Avramidis  represented Austria at the Venice Biennale in 1962 and was presented with the Austrian National Award in 1973.

Avramidis’ life and work are being depicted and praised respectively in the newly edited book. “Avant-garde Avramidis has brought ancient sculpture art into modern times and perspectives. “Modern art must be grateful to him for all his commitment and contribution” underlined Hoffman.

The internationally recognized sculptor was the son of Greek parents and grew up in Batumi, Georgia, where he studied at the Staatliche Kunstschule (1937–9). From 1939 to 1943 he was in Athens and in 1943 settled in Vienna. From 1945 to 1949 he studied painting at the Akademie der Bildenden Künste in Vienna with Robin Andersen.

From 1953 to 1956, he studied sculpture with Fritz Wotruba.
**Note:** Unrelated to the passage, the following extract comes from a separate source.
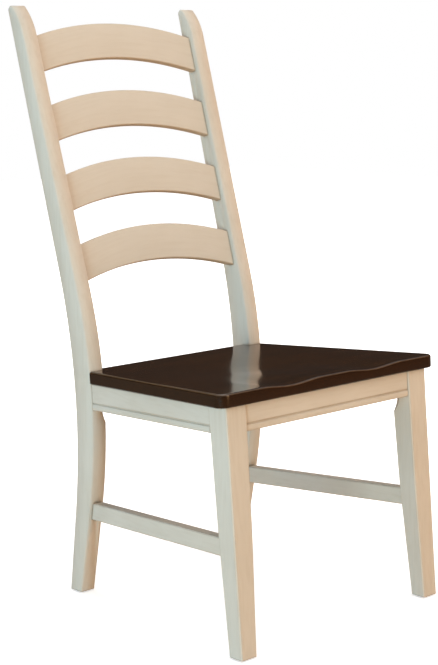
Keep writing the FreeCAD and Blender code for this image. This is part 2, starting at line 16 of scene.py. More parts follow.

The starting-point of all Avramidis’s sculptures was the human body, reduced to the simplest possible elements of a column and sphere. The archaic character, influenced principally by ancient Greek sculpture, merged with the notion of absolute beauty, which manifests itself in forms of perfect rotundity.

Whilst dispensing with individual details, he created bodies of immaculately tranquil harmony, their shape characterized by the interaction between individual parts and an imposingly dominant monumental whole. These often took the form of clusters of columnar forms suggesting intimate crowds of figures.

From 1965 Avramidis held posts at the Akademie der Bildenden Künste. In the 1980s the figural elements of his work became more pronounced, being marked by segmental lines. Apart from numerous one-man exhibitions, Avramidis participated in major international exhibitions.